◆ GIVEN INSTRUCTION: Spot each line in the records below where the word "code" occurs, then copy it.

[A run of records]
● ● ● ●
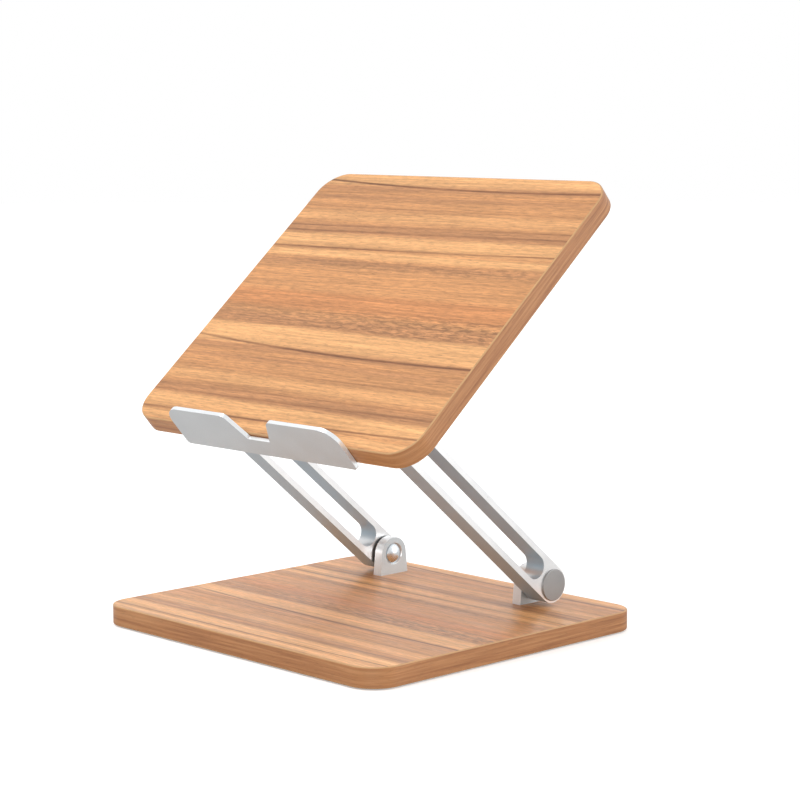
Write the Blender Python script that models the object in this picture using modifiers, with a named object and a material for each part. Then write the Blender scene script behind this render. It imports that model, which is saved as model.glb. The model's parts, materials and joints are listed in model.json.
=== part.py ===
"""Tablet stand: a tray board held over a base board by two slotted, folding arms.

Metres, +Z up. The origin is on the ground, under the middle of the base board. The person who
uses the stand sits towards -Y, with +X on the right. The stand is modelled half open, as it
holds a tablet: the arms lean forward from the base, and the tray leans back from the stop
plate along its front edge.
"""

import math

import bmesh
import bpy
from mathutils import Matrix

GAP = 0.0003  # clearance between pieces that touch
OVERRUN = 0.001  # how far a cutter runs past the face it enters by
ROUND_SIDES = 32  # sides of a large circle
SMALL_SIDES = 16  # sides of a small circle
SIDES = (("left", -1), ("right", 1))

# Boards: the base and the tray are the same blank.
BOARD_WIDTH = 0.240
BOARD_DEPTH = 0.220
BOARD_THICKNESS = 0.012
BOARD_CORNER = 0.018
BOARD_EDGE = 0.0008

# Feet: rubber discs let into the underside of the base.
FOOT_RADIUS = 0.010
FOOT_THICKNESS = 0.0020
FOOT_PROUD = 0.0008
FOOT_INSET = 0.024
FOOT_CHAMFER = 0.0004

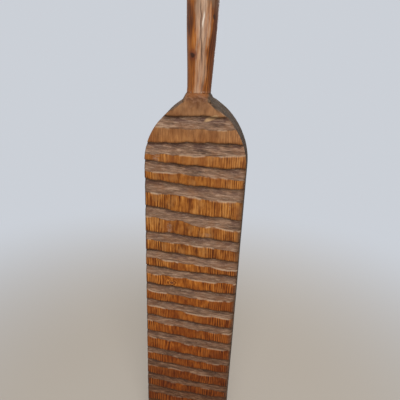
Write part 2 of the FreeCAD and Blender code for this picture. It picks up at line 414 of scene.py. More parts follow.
def behind(y, z):
    """The points from the front's right end round the back to its left end, as x, y and z."""
    share = (np.arange(SIDE_COLUMNS) + 1) / (SIDE_COLUMNS + 1)
    right_y = y[-1] + (BACK - BACK_ARRIS - y[-1]) * share
    left_y = (y[0] + (BACK - BACK_ARRIS - y[0]) * share)[::-1]
    right_z, left_z = z[-1] + 0 * share, z[0] + 0 * share
    back = np.linspace(1, -1, BACK_COLUMNS)
    back = np.sign(back) * (1 - (1 - np.abs(back)) ** 1.25)
    back_z = z[0] + (z[-1] - z[0]) * (back + 1) / 2
    back_half = half_width(back_z, BACK)
    back_y = BACK - rounding((1 - np.abs(back)) * back_half, BACK_ARRIS)
    right_x, left_x = half_width(right_z, right_y), -half_width(left_z, left_y)
    runs = (right_x, back * back_half, left_x), (right_y, back_y, left_y), (right_z, back_z, left_z)
    return [np.concatenate(parts) for parts in runs]


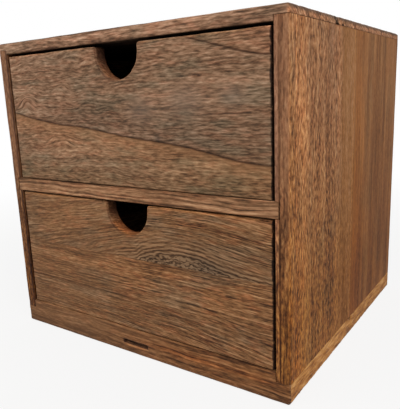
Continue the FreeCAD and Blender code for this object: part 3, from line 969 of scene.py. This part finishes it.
def makeFloor():
    half = studio["floorSize"] / 2
    mesh = bpy.data.meshes.new("floor")
    corners = [(-half, -half, 0), (half, -half, 0), (half, half, 0), (-half, half, 0)]
    mesh.from_pydata(corners, [], [(0, 1, 2, 3)])
    floor = bpy.data.objects.new("floor", mesh)
    bpy.context.scene.collection.objects.link(floor)
    material = bpy.data.materials.new("pale floor")
    material.use_nodes = True
    material.node_tree.nodes.clear()
    pen = Pen(material.node_tree)
    matt = pen.node("ShaderNodeBsdfDiffuse", {"Color": studio["floorShade"]})
    white = pen.node("ShaderNodeEmission", {"Strength": 1})
    # further off the floor turns plain white, so that it meets the background
    away = pen.length(pen.node("ShaderNodeTexCoord").outputs["Object"])
    fade = pen.rescale(away, *studio["whitening"], studio["floorGlow"], 1, smooth=True)
    mixInto(pen, "ShaderNodeOutputMaterial", pen.times(fade, seenDirectly(pen)), matt, white)
    mesh.materials.append(material)


def makeSky():
    world = bpy.data.worlds.new("studio")
    bpy.context.scene.world = world
    world.use_nodes = True
    world.node_tree.nodes.clear()
    pen = Pen(world.node_tree)
    soft, white = (pen.node("ShaderNodeBackground", {"Color": (1, 1, 1, 1), "Strength": strength})
                   for strength in (studio["skyStrength"], 1))
    mixInto(pen, "ShaderNodeOutputWorld", seenDirectly(pen), soft, white)


def makeLamp(name, power, size, place):
    data = bpy.data.lights.new(name, "AREA")
    data.energy = power
    data.size = size
    lamp = bpy.data.objects.new(name, data)
    lamp.location = place
    lamp.rotation_euler = (Vector(studio["lampsAim"]) - Vector(place)).to_track_quat("-Z", "Y").to_euler()
    bpy.context.scene.collection.objects.link(lamp)


view = {
    "eye": (.25090, -.38377, .19812), "pitch": -12.378, "turn": -34.824, "roll": -2.332,
    "lens": 44.184, "film": 36,      # mm, for the photograph's long side
    "near": .01,             # nothing nearer is seen, m
}


def makeCamera():
    pitch, turn, roll = (math.radians(view[name]) for name in ("pitch", "turn", "roll"))
    ahead = Vector((math.sin(turn) * math.cos(pitch), math.cos(turn) * math.cos(pitch), math.sin(pitch)))
    level = Vector((math.cos(turn), -math.sin(turn), 0))
    upright = level.cross(ahead)
    right = math.cos(roll) * level + math.sin(roll) * upright
    up = math.cos(roll) * upright - math.sin(roll) * level
    data = bpy.data.cameras.new("camera")
    data.lens = view["lens"]
    data.sensor_width = view["film"]
    data.clip_start = view["near"]
    camera = bpy.data.objects.new("camera", data)
    camera.matrix_world = Matrix.Translation(view["eye"]) @ Matrix((right, up, -ahead)).transposed().to_4x4()
    bpy.context.scene.collection.objects.link(camera)
    bpy.context.scene.camera = camera


makeFloor()
makeSky()
for name, lamp in studio["lamps"].items():
    makeLamp(name, *lamp)
makeCamera()
bpy.context.scene.view_settings.view_transform = "Standard"
print("studio ready")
● ● ● ●
◆ REPLY:
Write part 2 of the FreeCAD and Blender code for this picture. It picks up at line 414 of scene.py. More parts follow.
Continue the FreeCAD and Blender code for this object: part 3, from line 969 of scene.py. This part finishes it.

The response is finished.